İstanbul'da yaşamıyorum, beni İzmir bağlıyor. Lağım kokusu Hatay, Karşıyaka ve Buca'da yoğun şekilde var. Gecekondu semtlerinde değil-gerçi İzmir'in tamamı gecekondu bölgesi.
"Kimsenin çıkıp bunu dediğini duymadım, ne iştir ki asıl trafik sorunu Marmara bölgesinde var ve yıllardır zerre çözüm sunulmadı. "
İstanbul'da yaşamıyorum, beni İzmir bağlıyor. Gündüz herhangi bir saatte Çiğli ya da Karşıyaka'dan Hatay'a ya da Balçova'ya gitmek tam bir işkence. Buca, Karşıyaka, Konak, Hatay, Üçkuyular ya da neresi olursa olsun trafik felç.
"Sen gel bir de Marmara bölgesine bak, İzmir'deki duruma gene katlanırsın. Orada en azından dar sokaklar kapalı olabiliyor açık alanlarda çok park sorunu yok. (Karşıyaka ve çevresi özellikle)"
İstanbul'da yaşamıyorum, beni İzmir bağlıyor. Gözün alabildiği yer araç mezarlığı. Öyle ki araçlar artık apartman önlerine değil, ana arterlere park etmeye başlamış. Trafik sıkışıklığının büyük nedenlerinden biri bu.
Buna bir şey diyemem, mevcut hükümet el atmak istemediği sürece bu duruma da belediyeler çok çözüm sunamaz.

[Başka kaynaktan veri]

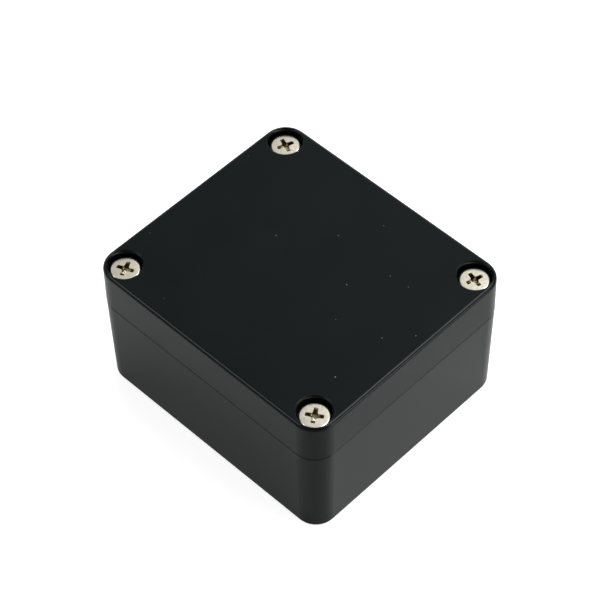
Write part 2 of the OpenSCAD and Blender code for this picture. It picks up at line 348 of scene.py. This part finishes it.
def grown_on_axes(name, tree, sizes, cad_nodes):
    """Runs a tree on the axis points, and lets its plain mesh stand for the CAD nodes."""
    grower = bpy.data.objects.new(name + "_points", axis_points.copy())
    bpy.context.scene.collection.objects.link(grower)
    modifier = grower.modifiers.new("grow", "NODES")
    modifier.node_group = tree
    for item in tree.interface.items_tree:
        if item.in_out == "INPUT" and item.name in sizes:
            modifier[item.identifier] = sizes[item.name]
    graph = bpy.context.evaluated_depsgraph_get()
    mesh = bpy.data.meshes.new_from_object(grower.evaluated_get(graph))
    mesh.name = name
    while mesh.materials[0] is None:  # a grid brings an empty slot of its own
        mesh.materials.pop(index=0)
    bpy.data.objects.remove(grower)
    piece = bpy.data.objects.new(name, mesh)
    bpy.context.scene.collection.objects.link(piece)
    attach(piece, "root")
    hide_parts(*cad_nodes)
    report_mesh(name, mesh)


print("each tree gives one plain mesh for its four fasteners")

# %% [markdown]
# ## Helpers for the finishes
#
# Each finish is one Principled shader. Its plain numbers go straight onto its sockets, and what
# changes over the surface comes from noise on the object's own coordinates, in millimetres, so
# a pattern's scale can be read as a real size. Bump is given a real depth for the same reason.

# %% Helpers for the finishes
def new_finish(name, **settings):
    """A material with one Principled shader, whose plain settings go onto its sockets."""
    finish = bpy.data.materials.new(name)
    finish.use_nodes = True
    shader = finish.node_tree.nodes["Principled BSDF"]
    for label, value in settings.items():
        shader.inputs[label.replace("_", " ")].default_value = value
    return finish, finish.node_tree, shader


def millimetres(tree):
    """The object's own coordinates, in millimetres."""
    own = add_node(tree, "ShaderNodeTexCoord").outputs["Object"]
    return add_node(tree, "ShaderNodeVectorMath", {0: own, "Scale": 1 / MM},
                    operation="SCALE").outputs[0]


def parts_of(tree, vector):
    """The three parts of a vector as Flows."""
    split = add_node(tree, "ShaderNodeSeparateXYZ", {"Vector": vector})
    return [Flow(tree, split.outputs[axis]) for axis in "XYZ"]


def noise(tree, vector, per_mm, detail=2.0):
    """Noise from 0 to 1 whose blobs are about 1 / per_mm millimetres wide."""
    node = add_node(tree, "ShaderNodeTexNoise",
                    {"Vector": vector, "Scale": per_mm, "Detail": detail, "Roughness": 0.5})
    return Flow(tree, node.outputs[0])


def tint(tree, share, first, second):
    """A colour between two, by a share from 0 to 1. Either may come from another node."""
    mix = add_node(tree, "ShaderNodeMix", {0: share}, data_type="RGBA")
    for socket, colour in ((mix.inputs[6], first), (mix.inputs[7], second)):
        feed(tree, socket, (*colour, 1) if isinstance(colour, tuple) else colour)
    return mix.outputs[2]


def emboss(tree, shader, height, depth_mm):
    """A bump whose height field runs from 0 to 1 over a real depth."""
    bump = add_node(tree, "ShaderNodeBump",
                    {"Height": height, "Distance": depth_mm * MM, "Strength": 1.0})
    tree.links.new(bump.outputs[0], shader.inputs["Normal"])


print("finishes are set out in millimetres")

# %% [markdown]
# ## Plated steel
#
# The lid screws are steel with a bright nickel plate, which looks a little warmer and softer
# than chrome. A metal has no colour of its own beyond its reflection, so its Base Color is the
# tint of that reflection. Fine noise in the roughness stands for handling marks, and rings
# round the axis are left by the turning. The cross recess is painted darker with its depth, as
# painted shade and as the grime and cutting oil that stay in it, but less so in its middle,
# where the driver's tip scours it.

# %% Nickel plate
# The third colour is painted into the cross recess, as painted shade and grime together.
BRIGHT_NICKEL, DULL_NICKEL, GRIME_AND_SHADE = (0.83, 0.78, 0.66), (0.72, 0.665, 0.55), (0.20, 0.165, 0.09)
RING_WAVE = 42  # radians in a millimetre
axis_x = max(vertex.co.x for vertex in axis_points.vertices) / MM
axis_y = max(vertex.co.y for vertex in axis_points.vertices) / MM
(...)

Gerek bütçesel gerekse destek açısından hükümet İzmir'i çok takmıyor, kendi yerlerine ise paraları deli gibi döküyorlar...
Yukarıdaki cümlenden anladığım şu; aslında İzmir tam çok muhteşem bir yer olacakmış ama bunu mevcut hükümet engellemiş.
Şimdi mevcut hükümet;
Kanalizasyon sisteminin düzgün yapılmasını engellemiş,
Ana arterlerde trafik ışığı yerine araçlar için alt-üst geçit yapılmasını engellemiş,
Gecekonduya izin vermiş,
Fabrika artıklarının körfeze boşaltılması sağlamış,
Sokakların temiz olmasını engellemiş,
Tüm asfalt yolları gece operasyon yaparak delik deşik etmiş,
Araçların yollara, ana arterlere park etmesini sağlamış,
Kaldırımların bir insan bile geçemeyecek kadar küçük olmasını sağlamış,
Yani çarpık kentleşme tamamen hükümetin suçu öyle mi?